SPICY THAI STEAK

by Johanna Thompson

Hat tip to Bill Kim and Food & Wine Magazine for this Savory Fave. I've edited for more time to KEEP IT SAVORY, and I've simplified the marinade a bit. The original calls for 1/4 each of fresh cilantro and basil--not listed here, but 100% encouraged if you have them.
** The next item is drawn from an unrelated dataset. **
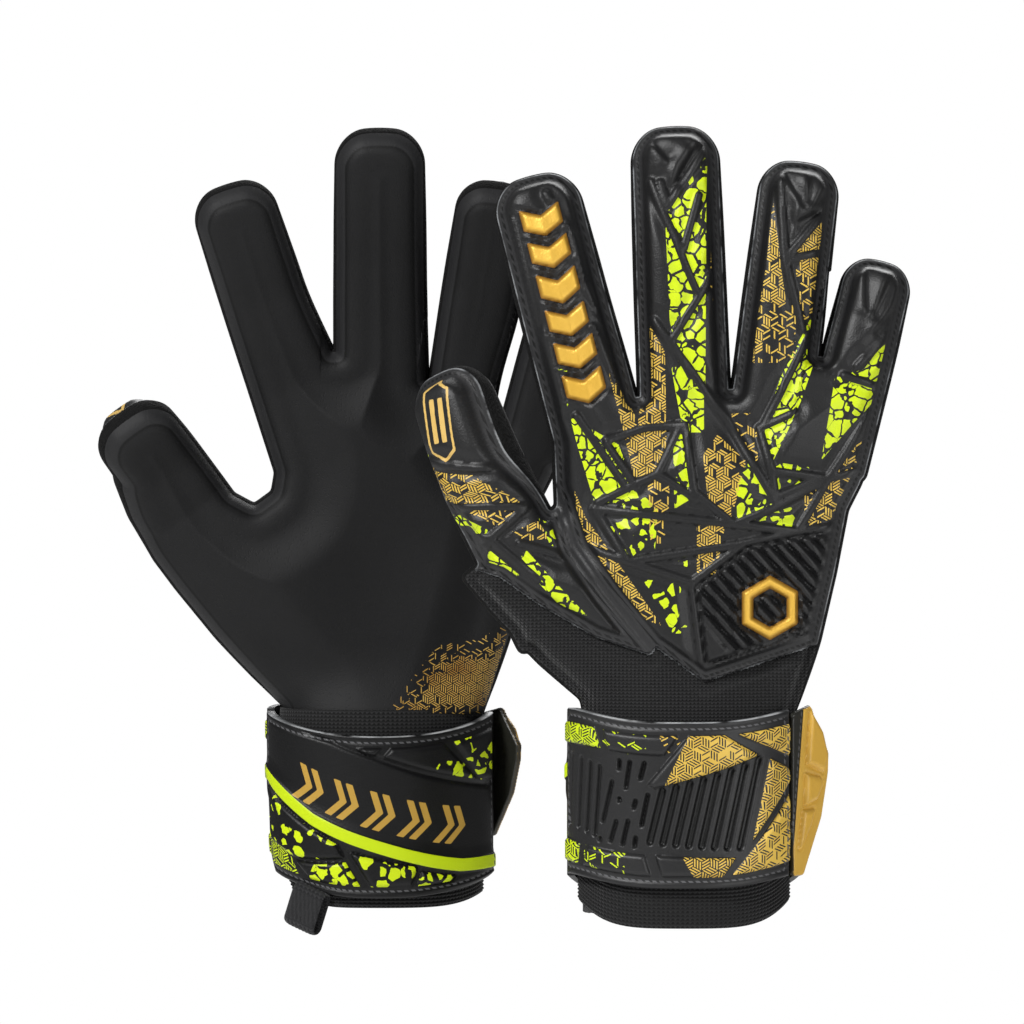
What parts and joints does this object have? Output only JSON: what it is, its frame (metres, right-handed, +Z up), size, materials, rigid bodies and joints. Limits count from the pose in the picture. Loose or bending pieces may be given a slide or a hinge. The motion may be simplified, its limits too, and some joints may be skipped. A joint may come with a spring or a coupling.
{
  "type": "goalkeeper gloves",
  "caption": "Pair of padded latex goalkeeper gloves with curling fingers, embossed backs, elastic cuffs and wrap-round wrist straps with pull tabs.",
  "frame": {"origin": "on the floor under the middle of the pair, level with the lowest point of the left pull loop", "axes": "+X from the left glove to the right glove, towards each glove's little finger; +Y away from the viewer, from the right glove to the left glove; +Z up the fingers"},
  "size_m": [0.281, 0.172, 0.2807],
  "materials": {
    "grip_latex": "matte foam",
    "embossed_latex": "satin embossed foam",
    "stretch_mesh": "knitted",
    "lining": "soft knit",
    "elastic_knit": "ribbed elastic",
    "strap_rubber": "satin embossed",
    "hook_nylon": "hook fastener",
    "gold_rubber": "satin gold",
    "loop_webbing": "woven webbing"
  },
  "bodies": {
    "left_cuff": {"left_bandage": "elastic_knit", "left_strap_wrap": "strap_rubber"},
    "left_hand": {"left_palm_latex": "grip_latex", "left_backhand_panel": "embossed_latex", "left_wrist_mesh": "stretch_mesh", "left_hand_lining": "lining"},
    "left_strap": {"left_strap_flap": "strap_rubber", "left_hook_patch": "hook_nylon"},
    "left_tab": {"left_pull_tab": "gold_rubber"},
    "left_loop": {"left_pull_loop": "loop_webbing"},
    "left_index_base": {"left_index_base_latex": "grip_latex", "left_index_base_back": "embossed_latex"},
    "left_index_tip": {"left_index_tip_latex": "grip_latex", "left_index_tip_back": "embossed_latex"},
    "left_middle_base": {"left_middle_base_latex": "grip_latex", "left_middle_base_back": "embossed_latex"},
    "left_middle_tip": {"left_middle_tip_latex": "grip_latex", "left_middle_tip_back": "embossed_latex"},
    "left_ring_base": {"left_ring_base_latex": "grip_latex", "left_ring_base_back": "embossed_latex"},
    "left_ring_tip": {"left_ring_tip_latex": "grip_latex", "left_ring_tip_back": "embossed_latex"},
    "left_little_base": {"left_little_base_latex": "grip_latex", "left_little_base_back": "embossed_latex"},
    "left_little_tip": {"left_little_tip_latex": "grip_latex", "left_little_tip_back": "embossed_latex"},
    "left_thumb_base": {"left_thumb_base_latex": "grip_latex", "left_thumb_base_back": "embossed_latex"},
    "left_thumb_tip": {"left_thumb_tip_latex": "grip_latex", "left_thumb_tip_back": "embossed_latex"},
    "right_cuff": {"right_bandage": "elastic_knit", "right_strap_wrap": "strap_rubber"},
    "right_hand": {"right_palm_latex": "grip_latex", "right_backhand_panel": "embossed_latex", "right_wrist_mesh": "stretch_mesh", "right_hand_lining": "lining"},
    "right_strap": {"right_strap_flap": "strap_rubber", "right_hook_patch": "hook_nylon"},
    "right_tab": {"right_pull_tab": "gold_rubber"},
    "right_loop": {"right_pull_loop": "loop_webbing"},
    "right_index_base": {"right_index_base_latex": "grip_latex", "right_index_base_back": "embossed_latex"},
    "right_index_tip": {"right_index_tip_latex": "grip_latex", "right_index_tip_back": "embossed_latex"},
    "right_middle_base": {"right_middle_base_latex": "grip_latex", "right_middle_base_back": "embossed_latex"},
    "right_middle_tip": {"right_middle_tip_latex": "grip_latex", "right_middle_tip_back": "embossed_latex"},
    "right_ring_base": {"right_ring_base_latex": "grip_latex", "right_ring_base_back": "embossed_latex"},
    "right_ring_tip": {"right_ring_tip_latex": "grip_latex", "right_ring_tip_back": "embossed_latex"},
    "right_little_base": {"right_little_base_latex": "grip_latex", "right_little_base_back": "embossed_latex"},
    "right_little_tip": {"right_little_tip_latex": "grip_latex", "right_little_tip_back": "embossed_latex"},
    "right_thumb_base": {"right_thumb_base_latex": "grip_latex", "right_thumb_base_back": "embossed_latex"},
    "right_thumb_tip": {"right_thumb_tip_latex": "grip_latex", "right_thumb_tip_back": "embossed_latex"}
  },
  "joints": [
    {"name": "pair_slide", "type": "slide", "parent": "left_cuff", "child": "right_cuff", "axis": [1, 0, 0], "range_m": [0, 0.2]},
    {"name": "left_wrist_flex", "type": "hinge", "parent": "left_cuff", "child": "left_hand", "pos_m": [-0.03836, 0.06, 0.083], "axis": [1, 0, 0], "range_deg": [-20, 15]},
    {"name": "left_index_curl", "type": "hinge", "parent": "left_hand", "child": "left_index_base", "pos_m": [-0.07186, 0.06, 0.19074], "axis": [0.9681, 0, 0.2504], "range_deg": [-10, 50]},
    {"name": "left_index_tip_curl", "type": "hinge", "parent": "left_index_base", "child": "left_index_tip", "pos_m": [-0.08052, 0.05452, 0.22421], "axis": [0.9681, 0, 0.2504], "range_deg": [-13, 65]},
    {"name": "left_middle_curl", "type": "hinge", "parent": "left_hand", "child": "left_middle_base", "pos_m": [-0.03836, 0.06, 0.194], "axis": [1, 0, 0], "range_deg": [-10, 50]},
    {"name": "left_middle_tip_curl", "type": "hinge", "parent": "left_middle_base", "child": "left_middle_tip", "pos_m": [-0.03836, 0.05429, 0.2346], "axis": [1, 0, 0], "range_deg": [-13, 65]},
    {"name": "left_ring_curl", "type": "hinge", "parent": "left_hand", "child": "left_ring_base", "pos_m": [-0.00768, 0.06, 0.19191], "axis": [0.989, 0, -0.1478], "range_deg": [-10, 50]},
    {"name": "left_ring_tip_curl", "type": "hinge", "parent": "left_ring_base", "child": "left_ring_tip", "pos_m": [-0.00249, 0.0519, 0.2266], "axis": [0.989, 0, -0.1478], "range_deg": [-13, 65]},
    {"name": "left_little_curl", "type": "hinge", "parent": "left_hand", "child": "left_little_base", "pos_m": [0.01471, 0.06, 0.17473], "axis": [0.9659, 0, -0.2588], "range_deg": [-10, 50]},
    {"name": "left_little_tip_curl", "type": "hinge", "parent": "left_little_base", "child": "left_little_tip", "pos_m": [0.02185, 0.05514, 0.20136], "axis": [0.9659, 0, -0.2588], "range_deg": [-13, 65]},
    {"name": "left_thumb_curl", "type": "hinge", "parent": "left_hand", "child": "left_thumb_base", "pos_m": [-0.09928, 0.06, 0.1443], "axis": [0.788, 0, 0.6157], "range_deg": [-10, 45]},
    {"name": "left_thumb_tip_curl", "type": "hinge", "parent": "left_thumb_base", "child": "left_thumb_tip", "pos_m": [-0.11433, 0.05111, 0.16356], "axis": [0.788, 0, 0.6157], "range_deg": [-10, 45]},
    {"name": "left_strap_open", "type": "hinge", "parent": "left_cuff", "child": "left_strap", "pos_m": [-0.07646, 0.06, 0.0485], "axis": [0, 0, 1], "range_deg": [0, 110]},
    {"name": "left_tab_peel", "type": "hinge", "parent": "left_strap", "child": "left_tab", "pos_m": [-0.00303, 0.06921, 0.0485], "axis": [0, 0, 1], "range_deg": [-10, 45]},
    {"name": "left_loop_swing", "type": "hinge", "parent": "left_cuff", "child": "left_loop", "pos_m": [-0.06713, 0.0428, 0.013], "axis": [-0.8143, 0.5805, 0], "range_deg": [0, 80]},
    {"name": "right_wrist_flex", "type": "hinge", "parent": "right_cuff", "child": "right_hand", "pos_m": [0.06464, -0.06, 0.083], "axis": [-1, 0, 0], "range_deg": [-20, 15]},
    {"name": "right_index_curl", "type": "hinge", "parent": "right_hand", "child": "right_index_base", "pos_m": [0.03114, -0.06, 0.19074], "axis": [-0.9681, 0, -0.2504], "range_deg": [-10, 50]},
    {"name": "right_index_tip_curl", "type": "hinge", "parent": "right_index_base", "child": "right_index_tip", "pos_m": [0.02239, -0.05817, 0.22458], "axis": [-0.9681, 0, -0.2504], "range_deg": [-13, 65]},
    {"name": "right_middle_curl", "type": "hinge", "parent": "right_hand", "child": "right_middle_base", "pos_m": [0.06436, -0.06, 0.194], "axis": [-0.9994, 0, -0.0349], "range_deg": [-10, 50]},
    {"name": "right_middle_tip_curl", "type": "hinge", "parent": "right_middle_base", "child": "right_middle_tip", "pos_m": [0.06293, -0.05714, 0.23487], "axis": [-0.9994, 0, -0.0349], "range_deg": [-13, 65]},
    {"name": "right_ring_curl", "type": "hinge", "parent": "right_hand", "child": "right_ring_base", "pos_m": [0.09505, -0.06, 0.19195], "axis": [-0.9936, 0, 0.1132], "range_deg": [-10, 50]},
    {"name": "right_ring_tip_curl", "type": "hinge", "parent": "right_ring_base", "child": "right_ring_tip", "pos_m": [0.09911, -0.05812, 0.22767], "axis": [-0.9936, 0, 0.1132], "range_deg": [-13, 65]},
    {"name": "right_little_curl", "type": "hinge", "parent": "right_hand", "child": "right_little_base", "pos_m": [0.11744, -0.06, 0.1748], "axis": [-0.9744, 0, 0.225], "range_deg": [-10, 50]},
    {"name": "right_little_tip_curl", "type": "hinge", "parent": "right_little_base", "child": "right_little_tip", "pos_m": [0.12372, -0.05805, 0.20201], "axis": [-0.9744, 0, 0.225], "range_deg": [-13, 65]},
    {"name": "right_thumb_curl", "type": "hinge", "parent": "right_hand", "child": "right_thumb_base", "pos_m": [0.00513, -0.06, 0.14519], "axis": [-0.7784, 0.5, -0.3796], "range_deg": [-10, 45]},
    {"name": "right_thumb_tip_curl", "type": "hinge", "parent": "right_thumb_base", "child": "right_thumb_tip", "pos_m": [-0.00542, -0.05843, 0.1689], "axis": [-0.7784, 0.5, -0.3796], "range_deg": [-10, 45]},
    {"name": "right_strap_open", "type": "hinge", "parent": "right_cuff", "child": "right_strap", "pos_m": [0.02654, -0.06, 0.0485], "axis": [0, 0, -1], "range_deg": [0, 110]},
    {"name": "right_tab_peel", "type": "hinge", "parent": "right_strap", "child": "right_tab", "pos_m": [0.09997, -0.06921, 0.0485], "axis": [0, 0, -1], "range_deg": [-10, 45]},
    {"name": "right_loop_swing", "type": "hinge", "parent": "right_cuff", "child": "right_loop", "pos_m": [0.03587, -0.0428, 0.013], "axis": [0.8143, 0.5805, 0], "range_deg": [-75, 5]}
  ],
  "couplings": [
    {"joint": "left_index_tip_curl", "follows": "left_index_curl", "ratio": 1.3},
    {"joint": "left_middle_tip_curl", "follows": "left_middle_curl", "ratio": 1.3},
    {"joint": "left_ring_tip_curl", "follows": "left_ring_curl", "ratio": 1.3},
    {"joint": "left_little_tip_curl", "follows": "left_little_curl", "ratio": 1.3},
    {"joint": "left_thumb_tip_curl", "follows": "left_thumb_curl", "ratio": 1},
    {"joint": "right_index_tip_curl", "follows": "right_index_curl", "ratio": 1.3},
    {"joint": "right_middle_tip_curl", "follows": "right_middle_curl", "ratio": 1.3},
    {"joint": "right_ring_tip_curl", "follows": "right_ring_curl", "ratio": 1.3},
    {"joint": "right_little_tip_curl", "follows": "right_little_curl", "ratio": 1.3},
    {"joint": "right_thumb_tip_curl", "follows": "right_thumb_curl", "ratio": 1}
  ]
}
This is perfect for a salad or atop the Sesame Peanut Noodles with Vegetables.

INGREDIENTS

  • 2 tablespoons + 1 pinch Pixie Dust Salts Thai Ginger Lemongrass 
  • 5 peeled garlic cloves
  • 2 tablespoons garlic chili sauce or Sriracha
  • 2 tablespoons Asian fish sauce
  • 1 teaspoon finely grated lemon zest
  • 1 teaspoon finely grated lime zest
  • 1/4 cup coconut oil, warmed to liquid
  • 3 pounds flank steaks 

DIRECTIONS

  1. Take steaks out of refrigerator and rub all over with Thai Ginger Lemongrass salt. Let sit while you prepare the marinade.    
  2. Marinade. In a mini food processor, pulse garlic, chile and fish sauces, the lemon and lime zests and oil until smooth.
  3. Rub the marinade on the steaks and let stand at room temperature for at least 30 minutes. MAKE AHEAD and refrigerate for up to 24 hours.
  4. Light a grill. Grill the steaks over moderately high heat, turning occasionally, until medium-rare, about 6 minutes for skirt steak and 12 minutes for the flank. Lightly sprinkle 1 pinch Thai Ginger Lemongrass salt over meat. Let the steaks rest for 5 minutes, then thinly slice across the grain and serve with Sesame Peanut Noodles (recipe in the The Saltiness Blog).